The longitudinal vibration does not affect the structural integrity of the rocket, he said, but it could affect an astronaut's ability to read cockpit instruments and respond to emergencies.

"The effects that we were dealing with were primarily effects on the crew and we're primarily dealing with crew performance, that is, the ability of the crew to read the console displays and respond to what they see," Lyles said. "We've found that the crew health issue is relatively easy to mitigate, but we're dealing with crew performance, primarily. We set a guideline on ourselves to have the vibration on the crew down to around a quarter of a G in the longitudinal direction."

Without any mitigation, loads as high as five or six times the force of Earth's gravity - Gs - could be experienced. With a strictly passive system, engineers believe the loads would drop to around one G. While that would not pose a health concern, it still could impair performance, causing blurry vision.

During a teleconference today, program managers said they are recommending a system that uses a combination of passive and active vibration control to ensure Orion astronauts do not experience more than about a quarter of a G in unwanted longitudinal vibration.

The passive system is a "compliance structure" between the first and second stages that reduces the rigidity of the interface and "has the effect of detuning the vehicle frequencies away from the acoustic frequencies of the motor," Lyles said. "That's basically a spring and damper ring that will be designed into the structure between the first stage and the upper stage."

For the active system, 16 cylinders would be mounted around the interior circumference of the flared base of the first stage.
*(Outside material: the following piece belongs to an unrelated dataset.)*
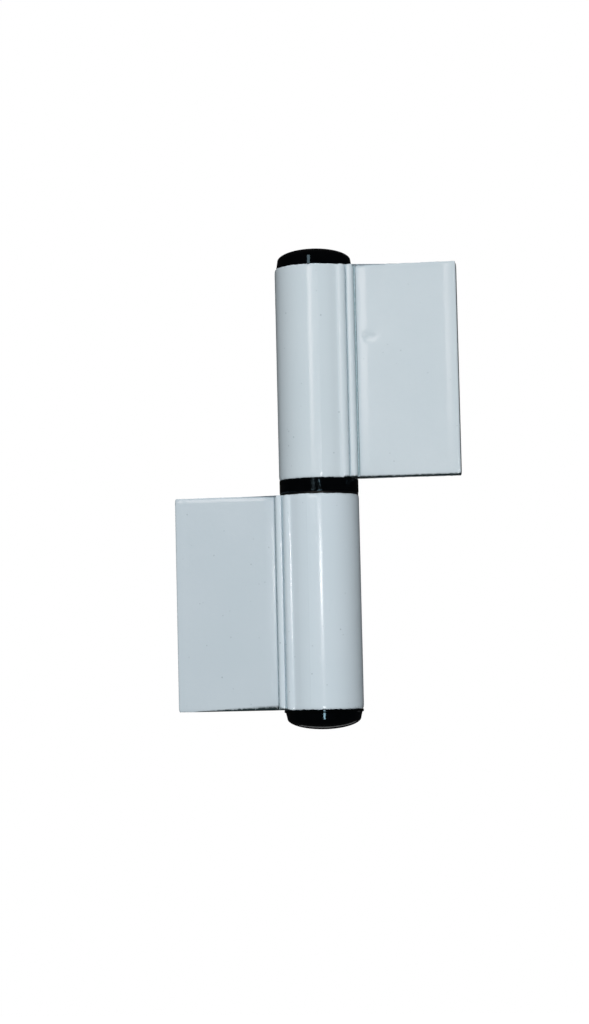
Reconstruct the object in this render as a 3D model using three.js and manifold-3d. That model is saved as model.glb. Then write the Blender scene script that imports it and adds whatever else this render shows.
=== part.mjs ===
// Two-knuckle flag hinge for aluminium doors and windows. The upper knuckle, with its leaf to +X,
// stands on the lower knuckle, with its leaf to -X, and lifts off its pin.
// Millimetres, +Z up along the pin. The origin is on the pin's axis at the middle of the black ring.
// The faces seen from the room look towards -Y.

import * as THREE from 'three';
import Module from 'manifold-3d';
import { mergeVertices } from 'three/addons/utils/BufferGeometryUtils.js';

const wasm = await Module();
wasm.setup();

// Driving dimensions.
const BARREL_RADIUS = 9;
const BARREL_LENGTH = 48.2;
const RING_GAP = 3.6;
const LEAF_REACH = 32.5;
const LEAF_FRONT = -4.2;
const LEAF_BACK = -0.2;
const BORE_RADIUS = 5.8;

// Between barrel and leaf: a bead that leaves the barrel tangentially, a crease, a rib and a slot.
const BEAD_START = 4.3;
const BEAD_CREST = 6.6;
const BEAD_FRONT = -7.15;
const BEAD_LEAD = 0.72;
const CREASE_START = 7.7;
const CREASE_LIP = -6.05;
const CREASE_FLOOR = -5.7;
const RIB_START = 7.9;
const RIB_END = 9.42;
const RIB_FRONT = -6.42;
const RIB_ROUND = 1.3;
const SLOT_WIDTH = 0.34;
const SLOT_FLOOR = -3.75;
const LEAF_EDGE_ROUND = 0.4;
const BACK_FILLET = 1.2;

// Pin and bushes.
const PIN_RADIUS = 4;
const PIN_HALF_LENGTH = 39;
const PIN_CHAMFER = 0.8;
const RUNNING_CLEARANCE = 0.06;
const SNUG_CLEARANCE = 0.03;
const BUSH_RADIUS = BORE_RADIUS - SNUG_CLEARANCE;
const BUSH_LENGTH = 39;
const FLANGE_THICKNESS = 0.5;
const FLANGE_RADIUS = 8.9;
const RING_CHAMFER = 0.15;
const FACE_GAP = 0.04;

// Domed end caps, each with a hollow spigot in the bore.
const CAP_HEIGHT = 4.5;
const CAP_FOOT_RADIUS = 8.64;
const CAP_SHOULDER_RADIUS = 8.35;
const CAP_SIDE_HEIGHT = 1.9;
const CAP_DOME_POWER = 2;
const CAP_RIM_HEIGHT = 0.6;
const CAP_RIM_RADIUS = 8.95;
const SPIGOT_RADIUS = 5.7;
const SPIGOT_WALL = 1.3;
const SPIGOT_DEPTH = 7;
const CAP_SKIN = 1.6;

// Grub screws, put in from the back of each barrel.
const GRUB_RADIUS = 2.4;
const GRUB_HOLE_RADIUS = 2.5;
const GRUB_HEIGHT = 28;
const GRUB_OUTER_END = 8.3;
const GRUB_SOCKET_RADIUS = 1.25;
const GRUB_SOCKET_DEPTH = 1.8;

const ROUND_SIDES = 64;
const SCREW_SIDES = 32;
const BEND_STEPS = 6;
const DOME_STEPS = 12;

// Materials.
function paintedAluminium() {
  return new THREE.MeshStandardMaterial({ color: 0xd3dde4, roughness: 0.3, metalness: 0.0 });
}

function blackPlastic() {
  return new THREE.MeshStandardMaterial({ color: 0x0a0a0b, roughness: 0.3, metalness: 0.0 });
}

function brightSteel() {
  return new THREE.MeshStandardMaterial({ color: 0xb8babd, roughness: 0.35, metalness: 1.0 });
}

// A closed mesh as a solid for cutting and joining.
function toSolid(geometry) {
  const bare = geometry.clone();
  bare.deleteAttribute('normal');
  bare.deleteAttribute('uv');
  const merged = mergeVertices(bare, 1e-4);
  return new wasm.Manifold(new wasm.Mesh({
    numProp: 3,
    vertProperties: new Float32Array(merged.attributes.position.array),
    triVerts: new Uint32Array(merged.index.array),
  }));
}

function toGeometry(solid) {
  const mesh = solid.getMesh();
  const geometry = new THREE.BufferGeometry();
  geometry.setAttribute('position', new THREE.BufferAttribute(new Float32Array(mesh.vertProperties), 3));
  geometry.setIndex(new THREE.BufferAttribute(new Uint32Array(mesh.triVerts), 1));
  geometry.computeVertexNormals();
  return geometry;
}

// A body of revolution about Z. The profile's points are [radius, height].
function turned(profile, sides = ROUND_SIDES) {
  const points = profile.map(([radius, height]) => new THREE.Vector2(radius, height));
  const geometry = new THREE.LatheGeometry(points, sides);
  geometry.rotateX(Math.PI / 2);
  return geometry;
}

function node(name, geometry, material) {
  const mesh = new THREE.Mesh(geometry, material);
  mesh.name = name;
  return mesh;
}

// A plain drill along +Y, from the pin's axis out through the back of a barrel.
function backDrill(radius, height) {
  const drill = new THREE.CylinderGeometry(radius, radius, 2 * BARREL_RADIUS, SCREW_SIDES);
  drill.translate(0, BARREL_RADIUS, height);
  return toSolid(drill);
}

// Points along part of a circle. Angles are in radians, in the order that they are passed.
function arc(centreX, centreY, radius, from, to, steps) {
  const curve = new THREE.EllipseCurve(centreX, centreY, radius, radius, from, to, to < from);
  return curve.getPoints(steps);
}

// Points along a bend that leaves its start towards the corner and arrives from it.
function bend(start, corner, end) {
  const points = [start, corner, end].map(([x, y]) => new THREE.Vector2(x, y));
  return new THREE.QuadraticBezierCurve(...points).getPoints(BEND_STEPS);
}

// The section of the upper extrusion, seen along the pin: barrel, bead, rib and leaf.
function leafSection() {
  const beadStart = [BEAD_START, -Math.sqrt(BARREL_RADIUS ** 2 - BEAD_START ** 2)];
  const beadStartAngle = Math.atan2(beadStart[1], beadStart[0]) + 2 * Math.PI;
  const bead = [BEAD_CREST, BEAD_FRONT];
  const ribTop = (RIB_START + RIB_END) / 2;
  const filletY = LEAF_BACK + BACK_FILLET;
  const filletX = Math.sqrt((BARREL_RADIUS + BACK_FILLET) ** 2 - filletY ** 2);
  const filletAngle = Math.atan2(filletY, filletX);
  const leafStart = RIB_END + SLOT_WIDTH;
  const softFront = LEAF_FRONT + LEAF_EDGE_ROUND;

  const outline = [
    ...arc(0, 0, BARREL_RADIUS, filletAngle, beadStartAngle, ROUND_SIDES),
    ...bend(beadStart, [BEAD_CREST - BEAD_LEAD, BEAD_FRONT], bead),
    ...bend(bead, [BEAD_CREST + BEAD_LEAD, BEAD_FRONT], [CREASE_START, CREASE_LIP]),
    new THREE.Vector2((CREASE_START + RIB_START) / 2, CREASE_FLOOR),
    ...bend([RIB_START, CREASE_LIP], [RIB_START, RIB_FRONT], [ribTop, RIB_FRONT]),
    ...bend([ribTop, RIB_FRONT], [RIB_END, RIB_FRONT], [RIB_END, RIB_FRONT + RIB_ROUND]),
    new THREE.Vector2(RIB_END, SLOT_FLOOR),
    new THREE.Vector2(leafStart, SLOT_FLOOR),
    ...bend([leafStart, softFront], [leafStart, LEAF_FRONT], [leafStart + LEAF_EDGE_ROUND, LEAF_FRONT]),
    ...bend([LEAF_REACH - LEAF_EDGE_ROUND, LEAF_FRONT], [LEAF_REACH, LEAF_FRONT], [LEAF_REACH, softFront]),
    new THREE.Vector2(LEAF_REACH, LEAF_BACK),
    ...arc(filletX, filletY, BACK_FILLET, 1.5 * Math.PI, Math.PI + filletAngle, BEND_STEPS),
  ];
  const distinct = outline.filter((point, index) => point.distanceTo(outline.at(index - 1)) > 1e-6);
  const section = new THREE.Shape(distinct);
  section.holes.push(new THREE.Path(arc(0, 0, BORE_RADIUS, 2 * Math.PI, 0, ROUND_SIDES)));
  return section;
}

// The upper extrusion, drilled at the back for its grub screw. The lower one is the same piece
// turned half a turn about Y.
function leafGeometry() {
  const body = new THREE.ExtrudeGeometry(leafSection(), {
    depth: BARREL_LENGTH,
    bevelEnabled: false,
  });
  body.translate(0, 0, RING_GAP / 2);
  return toGeometry(toSolid(body).subtract(backDrill(GRUB_HOLE_RADIUS, GRUB_HEIGHT)));
}

// A nylon sleeve in the bore, with a hole for the grub screw.
function sleeve(innerRadius) {
  const foot = RING_GAP / 2 + FACE_GAP;
  const tube = turned([
    [innerRadius, foot],
    [BUSH_RADIUS, foot],
    [BUSH_RADIUS, foot + BUSH_LENGTH],
    [innerRadius, foot + BUSH_LENGTH],
    [innerRadius, foot],
  ]);
  return toSolid(tube).subtract(backDrill(GRUB_HOLE_RADIUS, GRUB_HEIGHT));
}

// A thin flange on a sleeve, which keeps the ring off the barrel's cut end.
function flange(innerRadius) {
  const foot = RING_GAP / 2;
  return toSolid(turned([
    [innerRadius, foot - FLANGE_THICKNESS],
    [FLANGE_RADIUS, foot - FLANGE_THICKNESS],
    [FLANGE_RADIUS, foot - FACE_GAP],
    [BUSH_RADIUS, foot - FACE_GAP],
    [BUSH_RADIUS, foot + 2 * FACE_GAP],
    [innerRadius, foot + 2 * FACE_GAP],
    [innerRadius, foot - FLANGE_THICKNESS],
  ]));
}

// The thick ring that carries the upper knuckle's weight, on the lower bush's flange.
function ringGeometry() {
  const inner = PIN_RADIUS + RUNNING_CLEARANCE;
  const bottom = -RING_GAP / 2 + FLANGE_THICKNESS + FACE_GAP;
  const top = RING_GAP / 2 - FACE_GAP;
  return turned([
    [inner, bottom],
    [BARREL_RADIUS - RING_CHAMFER, bottom],
    [BARREL_RADIUS, bottom + RING_CHAMFER],
    [BARREL_RADIUS, top],
    [inner, top],
    [inner, bottom],
  ]);
}

function pinGeometry() {
  return turned([
    [0, -PIN_HALF_LENGTH],
    [PIN_RADIUS - PIN_CHAMFER, -PIN_HALF_LENGTH],
    [PIN_RADIUS, -PIN_HALF_LENGTH + PIN_CHAMFER],
    [PIN_RADIUS, PIN_HALF_LENGTH - PIN_CHAMFER],
    [PIN_RADIUS - PIN_CHAMFER, PIN_HALF_LENGTH],
    [0, PIN_HALF_LENGTH],
  ]);
}

// A cap for the upper barrel: spigot, thin rim on the barrel's end, short side and dome.
function capGeometry(rimRadius) {
  const seat = RING_GAP / 2 + BARREL_LENGTH + FACE_GAP;
  const rise = CAP_HEIGHT - CAP_SIDE_HEIGHT;
  const profile = [
    [SPIGOT_RADIUS - SPIGOT_WALL, seat - SPIGOT_DEPTH],
    [SPIGOT_RADIUS, seat - SPIGOT_DEPTH],
    [SPIGOT_RADIUS, seat],
    [rimRadius, seat],
    [rimRadius, seat + CAP_RIM_HEIGHT],
    [CAP_FOOT_RADIUS, seat + CAP_RIM_HEIGHT + 0.01],
  ];
  for (let step = 0; step < DOME_STEPS; step += 1) {
    const angle = (step / DOME_STEPS) * (Math.PI / 2);
    const reach = Math.cos(angle);
    const height = rise * Math.sqrt(1 - reach ** CAP_DOME_POWER);
    profile.push([CAP_SHOULDER_RADIUS * reach, seat + CAP_SIDE_HEIGHT + height]);
  }
  const ceiling = seat + CAP_HEIGHT - CAP_SKIN;
  profile.push([0, seat + CAP_HEIGHT], [0, ceiling], [SPIGOT_RADIUS - SPIGOT_WALL, ceiling]);
  profile.push(profile[0]);
  return turned(profile);
}

// A socket grub screw along +Y whose inner end stops at the given distance from the pin's axis.
function grubGeometry(innerEnd) {
  const length = GRUB_OUTER_END - innerEnd;
  const chamfer = 0.4;
  const screw = turned([
    [0, 0],
    [GRUB_RADIUS - chamfer, 0],
    [GRUB_RADIUS, chamfer],
    [GRUB_RADIUS, length],
    [0, length],
  ], SCREW_SIDES);
  const socket = new THREE.CylinderGeometry(GRUB_SOCKET_RADIUS, GRUB_SOCKET_RADIUS, 2 * GRUB_SOCKET_DEPTH, 6);
  socket.rotateX(Math.PI / 2);
  socket.translate(0, 0, length);
  const geometry = toGeometry(toSolid(screw).subtract(toSolid(socket)));
  geometry.rotateX(-Math.PI / 2);
  geometry.translate(0, innerEnd, GRUB_HEIGHT);
  return geometry;
}

// One knuckle with its own pieces, built as the upper one.
function knuckle(prefix, bush, capRimRadius, grubInnerEnd) {
  const side = new THREE.Group();
  side.add(node(`${prefix}_leaf`, leafGeometry(), paintedAluminium()));
  side.add(node(`${prefix}_bush`, toGeometry(bush), blackPlastic()));
  side.add(node(`${prefix}_cap`, capGeometry(capRimRadius), blackPlastic()));
  side.add(node(`${prefix}_grub_screw`, grubGeometry(grubInnerEnd), brightSteel()));
  return side;
}

// The upper bush turns on the pin, and its grub screw locks it in the barrel without touching the pin.
const runningBore = PIN_RADIUS + RUNNING_CLEARANCE;
const upper = knuckle('upper', sleeve(runningBore), CAP_FOOT_RADIUS, PIN_RADIUS + 0.6);

// The lower knuckle is the same one upside down. Its grub screw goes through the bush to the pin.
const snugBore = PIN_RADIUS + SNUG_CLEARANCE;
const lower = knuckle('lower', sleeve(snugBore).add(flange(snugBore)), CAP_RIM_RADIUS, snugBore);
lower.rotation.y = Math.PI;

const hinge = new THREE.Group();
hinge.add(lower, upper);
hinge.add(node('bearing_ring', ringGeometry(), blackPlastic()));
hinge.add(node('hinge_pin', pinGeometry(), brightSteel()));

export default hinge;
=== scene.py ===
"""Looks of the lift-off flag hinge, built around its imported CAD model.

Two powder-coated knuckles, black moulded caps and ring, nylon bushes, a steel pin and two grub screws.
Lengths are in millimetres in the named values and in the shape functions, and become metres in the mesh.
The sections are drawn for the upper knuckle. The lower one is the same piece turned half a turn about Y.
"""

from math import acos, atan2, cos, exp, hypot, pi, radians, sin, sqrt, tanh

import bmesh
import bpy
from mathutils import Matrix, Vector, noise


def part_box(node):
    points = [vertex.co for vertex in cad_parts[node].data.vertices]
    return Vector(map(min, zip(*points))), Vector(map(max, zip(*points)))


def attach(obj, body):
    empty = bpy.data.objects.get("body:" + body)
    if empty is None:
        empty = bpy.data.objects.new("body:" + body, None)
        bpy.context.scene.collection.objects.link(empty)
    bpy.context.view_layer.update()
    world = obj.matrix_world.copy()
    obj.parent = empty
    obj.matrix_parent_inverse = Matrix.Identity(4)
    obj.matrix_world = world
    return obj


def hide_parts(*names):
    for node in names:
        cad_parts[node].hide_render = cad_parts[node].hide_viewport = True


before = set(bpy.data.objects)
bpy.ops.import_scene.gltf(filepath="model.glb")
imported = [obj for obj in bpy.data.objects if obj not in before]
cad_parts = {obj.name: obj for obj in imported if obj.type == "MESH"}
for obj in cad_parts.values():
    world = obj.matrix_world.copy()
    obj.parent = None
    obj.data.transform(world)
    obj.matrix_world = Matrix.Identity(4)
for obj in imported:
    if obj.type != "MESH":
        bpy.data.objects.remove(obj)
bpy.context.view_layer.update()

MM = 0.001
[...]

Each cylinder would feature spring-mounted weights that can be moved on computer command to counteract vibrations sensed by a redundant control system.

"It will sense the response of the vehicle and sense the motor vibrations and respond to that by moving a mass and spring system to cancel the vibrations of the vehicle at that point," Lyles said. "We believe we have a system that will be extremely reliable when it's developed."

The system would use battery-powered motors to move the 16 100- to 150-pound weights as required. With a fully redundant control system, Lyles said, "we can lose multiple actuators and still effectively cancel the vibrations on the crew."

"In fact, it turns out we can design this system so that if we lose all active control, that is, our redundant controller goes out and we have no active control in the system, the whole system fails as a passive tuned-mass absorber and we'd still be well under the health limits on the crew," Lyles said.

The system will add weight and thus reduce the mass that can be delivered to the moon or low-Earth orbit by 1,200 to 1,400 pounds. It is not a one-to-one loss, however, because mass added to the first stage reduces the mass delivered to orbit by about one tenth.

In any case, managers already were holding about 8,000 pounds of performance margin in reserve to handle unexpected problems like the vibration issue.

Steve Cook, manager of the Ares Project at the Marshall Space Flight Center, said engineers have rigged up a chair at the Ames Research Center In California that can subject a subject to the expected vibration levels.

"I've had a chance to ride in the chair, I wanted to see what this felt like," he said. "The closest analogy I can come up with, if you're driving down the interstate and you have to pull off and your wheels go off on the shoulder a little bit and you feel the rumble that's vibrating to remind you to get back on the road, that's the closest thing that I felt.

"It doesn't specifically bother you, it's just kind of a high vibration rumble, if you will. All you notice is if you're looking at a screen, at a quarter G you can read everything fine as you get a little higher, things get a little blurrier to read."

Engineers are planning a series of tests on upcoming shuttle flights to measure vibration levels just before booster jettison and to better characterize the effects of that vibration on an astronaut's ability to read Orion-like cockpit panels. Sensors also will collect structural loads data to improve computer modeling of the Ares 1 rocket.

"We believe we have a system we can go forward with," Lyles said. "We're working toward a proof of concept in the near future."